Opinaba el maestro Juan “Cano” Romero que decir “arquitectura social” era una reiteración innecesaria. La arquitectura, por su naturaleza, es siempre social. Si no fuera social dejaría de ser arquitectura. Lo mismo creo que podría decirse de la arquitectura sostenible. La arquitectura –por lo menos en su origen– era sostenible; y si ha dejado de serlo es probablemente porque se ha alejado de la naturaleza, y en eso tal vez tenga alguna culpa la tecnología.
Es verdad que, desde la cabaña primitiva hasta la fecha, la arquitectura ha buscado transformar el medio ambiente natural para desarrollar la vida humana. Al principio, probablemente se trató de un desequilibrio a favor de la naturaleza, cuyo dominio nos cuesta hasta ahora –civilizaciones enteras han desaparecido por fenómenos naturales–, pero este proceso de transformación hace rato que se ha convertido en la principal causa –no la única– de una serie de fenómenos ambientales que amenazan hoy la propia existencia del planeta.
Hasta antes de la Revolución Industrial, la característica más importante de la arquitectura era la permanencia. Edificar era una forma de eternidad, y así es como los edificios, mientras pudieran adaptarse a nuevos usos, se mantenían por siglos, y algunos de ellos –como el Panteón de Roma– lo hacen desde la antigüedad hasta nuestros días. El concepto de reciclaje, como lo llamamos hoy, era una práctica común que podía abarcar desde el reúso de un edificio existente que se adaptaba a nuevas necesidades, a la reutilización de los materiales más perdurables, como la piedra que se extraía de las demoliciones, para hacer nuevas edificaciones. En otros casos se construía con materiales orgánicos, como el barro y la caña o la madera, cuyo ciclo de reciclaje natural es muy rápido.
La arquitectura moderna, tan entusiasmada con los nuevos materiales de construcción como el concreto, el acero y el vidrio, no estuvo ajena tampoco a ese concepto de permanencia y es más que evidente que, con un adecuado mantenimiento, los edificios modernos podrían durar siglos. Y a esto podemos agregar que la estructura basada en columnas, vigas y losas permite aquello que los arquitectos llamamos “planta libre”, es decir, la liberación de la estructura de muros portantes o de carga, lo que genera un espacio fluido e ilimitado, y por lo tanto flexible y adaptable.
Hoy, gracias a la tecnología, construir y demoler es muy fácil, o en todo caso es más fácil que antes.
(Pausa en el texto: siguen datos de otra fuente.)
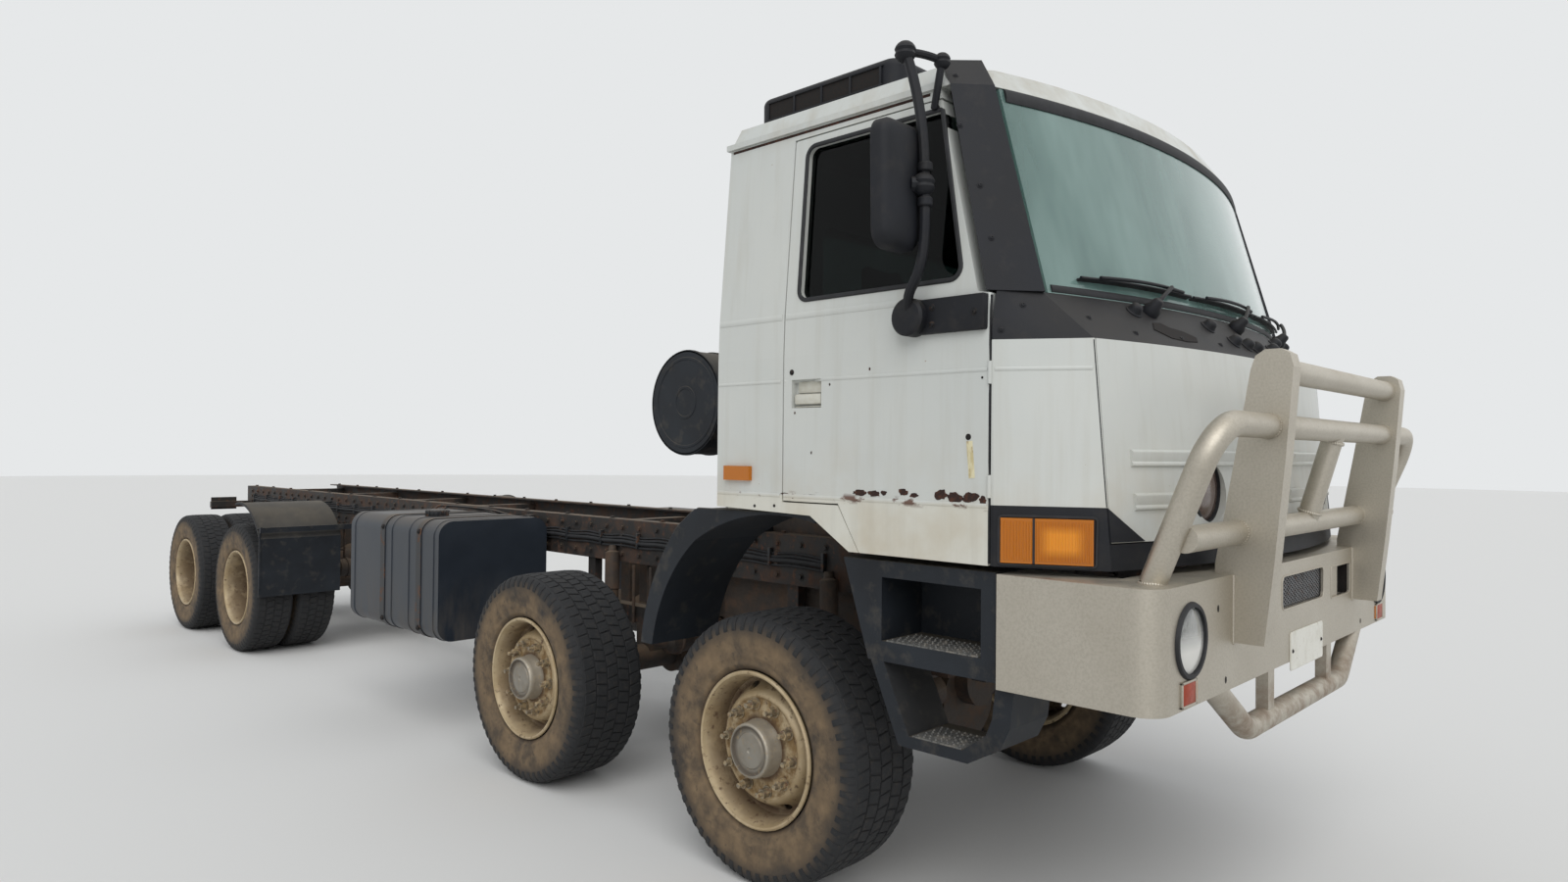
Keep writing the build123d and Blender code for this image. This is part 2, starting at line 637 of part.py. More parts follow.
def step_nodes():
    outline = [(STEP_HEEL, STEP_TOP), (STEP_HEEL + 113, STEP_LOW), (STEP_FRONT, STEP_LOW),
               (STEP_FRONT, STEP_TOP)]
    step = side_prism(outline, -STEP_OUT, -STEP_IN)
    step -= block(-STEP_OUT - 1, -STEP_OUT + STEP_DEEP, STEP_HEEL + 170, STEP_FRONT - 52,
                  STEP_LOW + 68, STEP_TOP - 55)
    band = [(STEP_FRONT + f, STEP_LOW - z) for f, z in HANGING_STEP]
    step += side_prism(band, -STEP_OUT, -STEP_OUT + STEP_DEEP)
    step += block(-STEP_OUT, -STEP_OUT + STEP_DEEP, STEP_FRONT + HANGING_STEP[0][0],
                  STEP_FRONT + HANGING_STEP[5][0], STEP_LOW, STEP_LOW + 8)
    step += block(-STEP_IN, -RAIL_OUT, STEP_HEEL + 230, STEP_HEEL + 330, RAIL_LOW + 32, RAIL_LOW + 132)
    step -= block(-BODY_HALF, -STEP_IN, BUMPER_REAR - PANEL_GAP, BUMPER_FACE,
                  BUMPER_Z0 - SEAT_GAP, STEP_TOP + 1)
    keep("step_boxes", *both(step))


def bumper_plan(inset, rear):
    """The bumper's outline seen from above."""
    half = BODY_HALF - inset
    face = BUMPER_FACE - inset
    corner = BUMPER_CORNER - inset if BUMPER_CORNER > inset + 1 else 1
    bend = corner * 0.7071
    side_r = (half, at(rear))
    turn_r = (half, at(face - corner))
    front_r = (half - corner, at(face))
    mid_r = (half - corner + bend, at(face - corner + bend))
    side_l, turn_l, front_l, mid_l = [(-x, y) for x, y in (side_r, turn_r, front_r, mid_r)]
    rim = Line(side_l, side_r) + Line(side_r, turn_r) + ThreePointArc(turn_r, mid_r, front_r)
    rim += Line(front_r, front_l) + ThreePointArc(front_l, mid_l, turn_l) + Line(turn_l, side_l)
    return make_face(rim)


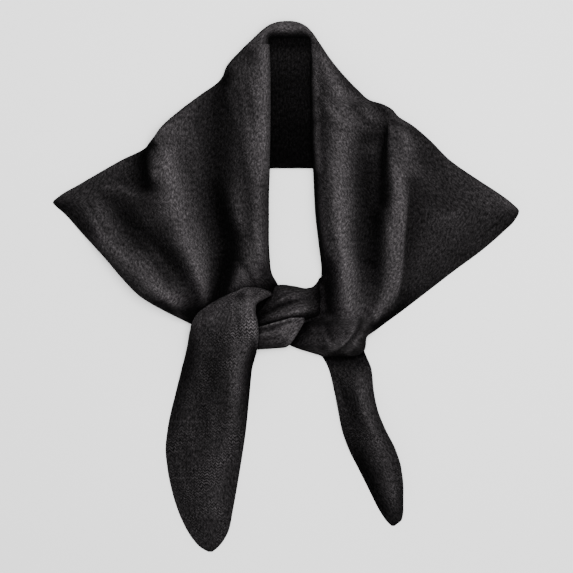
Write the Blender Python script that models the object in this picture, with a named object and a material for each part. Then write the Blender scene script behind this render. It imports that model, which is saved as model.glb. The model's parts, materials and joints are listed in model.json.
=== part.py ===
"""A knitted triangle scarf, laid flat face up and tied once in front.

Lengths in the tables are millimetres; the meshes are in metres. +X is to the
right, +Y is up towards the neck, +Z is up off the surface that the scarf lies on.

Each stretch of the cloth is a wall built from sections. A section runs straight
across the stretch, from one edge to the other, and its height follows the fold
lines that it crosses. A fold line is a short table: where it is along the
stretch, where it is across it, and how high the cloth stands there.
"""
import bisect
import math

import bmesh
import bpy
import numpy as np

MM = 0.001
CLOTH = 2.8           # thickness of the brushed knit
GAP = 0.3             # clearance between stretches that touch
LIFT = 1.2            # clearance where one curved stretch lies on another
MID_Y = 0.5           # the outline's own middle, so that the origin is centred
NECK_SEAM_Y = 243.0   # where the neck roll becomes the two fronts
LINE_SPACING = 1.0    # least distance between neighbouring fold lines
TURN_SHARE = 0.42     # most of a section's width that one turned-down edge takes
STEEPEST = 2.2        # most that the wall is deepened on a slope
THINNEST = 0.02       # where top and underside are nearer than this, they share their points
CREASE_ANGLE = 50.0   # degrees; edges sharper than this are shaded as edges

# ---------------------------------------------------------------- the fronts
# edges: (y, x, height of the cloth where it starts to turn down, turn radius)
# lines: (y, x, height)
FRONT_LEFT = {
    "low_edge": [
        (243, -40, 17, 8), (237, -46, 18, 8), (224, -58, 19, 8), (219, -61, 17, 8), (213, -63, 13, 7),
        (207, -67, 11, 7), (193, -86, 12, 7), (178, -106, 15, 8), (160, -126, 18, 8), (150, -133, 18, 8),
        (145, -137, 14, 7), (140, -141, 10, 7), (127, -166, 9.5, 7), (104, -206, 9.5, 7), (91, -228, 8, 6),
        (85, -234, 5, 4), (80, -230, 4, 3.4), (75, -224, 3.2, 3.4), (53, -204, 3.2, 3.4),
        (29, -182, 3.2, 3.4),
        (8, -164, 3.2, 3.4), (-10, -146, 3.4, 3.4), (-22, -126, 4, 3.6), (-37, -96, 6, 4)],
    "high_edge": [
        (243, -16, 19, 7), (207, -15, 22, 7), (187, -15, 24, 7), (119, -16, 26, 7), (87, -17, 26, 7),
        (47, -17, 26, 7), (27, -16, 24, 7), (17, -15, 22, 7), (11, -13, 20, 6), (6, -10, 17, 5),
        (2, -8, 13, 4), (-1, -7.5, 11, 4), (-5, -7.5, 10, 4), (-13, -10, 9, 4), (-22, -15, 9, 4),
        (-30, -32, 9, 4), (-37, -62, 8, 4)],
    "lines": {
        "ridge_d": [(97, -202, 10), (82, -200, 12), (65, -187, 17), (44, -168, 20), (22, -146, 21),
                    (4, -128, 20), (-16, -110, 17), (-32, -98, 12)],
        "trough_c": [(107, -178, 9.4), (92, -176, 9.2), (74, -168, 8), (57, -151, 7), (37, -128, 6),
                     (12, -108, 6), (-18, -92, 7), (-36, -91, 8)],
        "fold_b_foot": [(142, -142, 9.5), (127, -141, 9.2), (112, -140, 9.2), (97, -138, 11), (77, -134, 13),
                        (47, -118, 11), (17, -101, 9), (-13, -87, 9), (-36, -89, 8)],
        "fold_b_edge": [(142, -137, 14), (127, -136, 18), (112, -135, 19), (97, -131, 18), (77, -122, 18),
                        (47, -106, 18), (17, -93, 17), (-13, -82, 14), (-36, -86, 9)],
        "ridge_b": [(163, -123, 20), (137, -118, 26), (102, -110, 28), (72, -99, 27), (42, -89, 25),
                    (12, -82, 22), (-13, -76, 16), (-36, -84, 9)],
        "trough_a": [(207, -66, 11), (187, -69, 9.4), (117, -70, 9), (72, -65, 8), (42, -58, 6),
                     (27, -60, 5.5), (12, -63, 5.5), (-9, -68, 7), (-36, -82, 8)],
        "roll_side": [(243, -34, 19), (207, -42, 20), (187, -46, 20), (117, -46, 21), (47, -44, 20),
                      (27, -49, 17), (12, -55, 15), (-9, -62, 12), (-36, -80, 8)],
        "roll_crest": [(243, -27, 21), (187, -25, 26), (117, -26, 28), (47, -27, 27), (22, -27, 24),
                       (0, -28, 18), (-13, -38, 13), (-36, -78, 8)],
    },
}

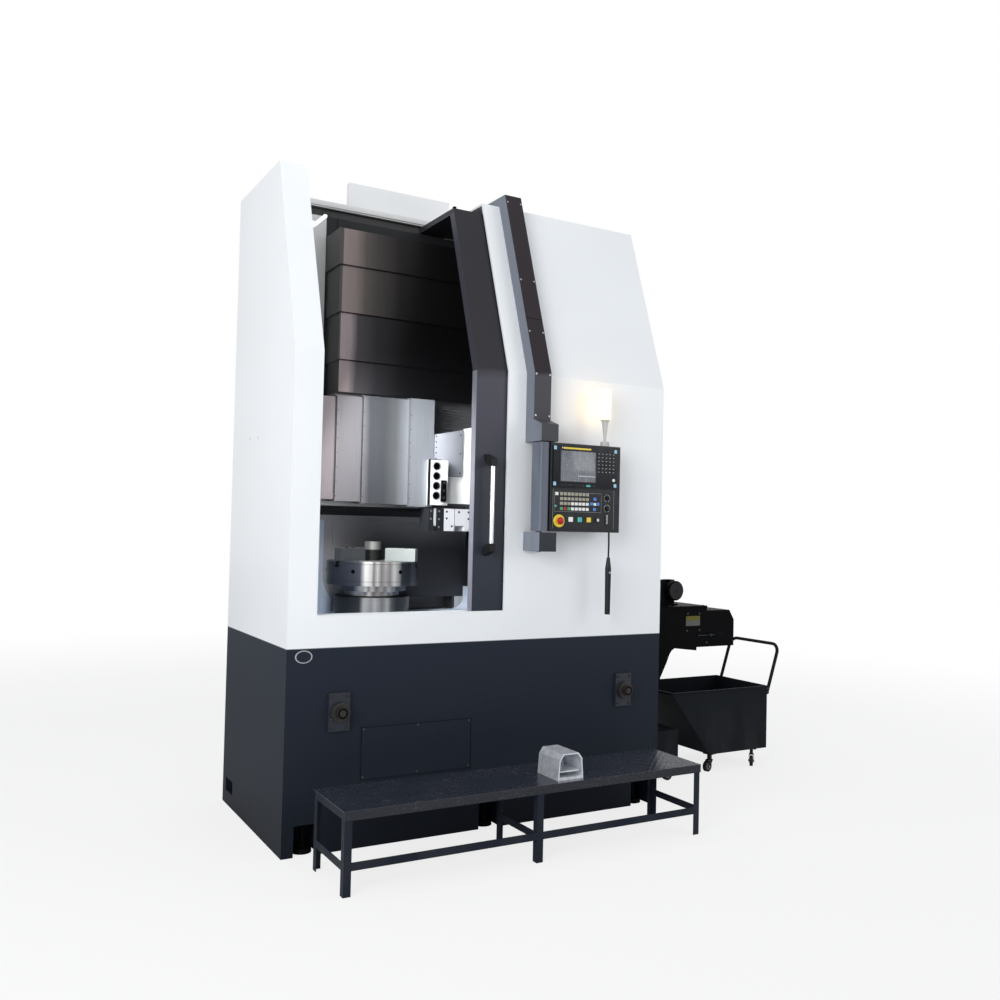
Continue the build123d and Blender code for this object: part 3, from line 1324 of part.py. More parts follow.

El problema es que en ese proceso se originan residuos, como los genera cualquier industria, y la construcción es una de tales. Los residuos o escombros –desmonte, como los llamamos en el Perú– que se generan después de una demolición, particularmente de obras hechas con ladrillo y concreto, son uno de los aspectos más contaminantes y al que antes no se otorgaba mucha atención, pero que sin embargo debe ser motivo de suma preocupación. La arquitectura ha pasado a ser, dentro de una sociedad de consumo, otro bien de uso y desecho.
Por otro lado, es importante decir que la arquitectura es un sistema biológico, pues en sus espacios se habita y se desarrolla la vida humana. Para que este sistema subsista, es necesario que lo haga en equilibrio con otros sistemas y con los recursos de su entorno. Hacia eso se tiene que regresar.
¿Qué hacer, entonces? Tal vez el tema del futuro en arquitectura consista en transformar menos y adaptar más; y el verdadero concepto de sostenibilidad radique en aprovechar más lo existente y la creatividad de un arquitecto requiera tener en cuenta los “re”: restaurar, reciclar, remodelar… Y que cuando se deba proyectar una obra nueva, sea necesario pensar en hacer edificios lo suficientemente flexibles como para poder adaptarse fácilmente a las necesidades actuales y futuras. Y habrá que construir con materiales que no agoten los recursos naturales existentes y que garanticen adecuados ciclos de reciclaje. No creo que eso sea muy difícil; bastará con pensar que la buena arquitectura de todas las épocas supo adaptarse al lugar, a los materiales que allí había; y que, como dijo el historiador Sigfried Giedion, buscaba perdurar en el tiempo como un presente eterno.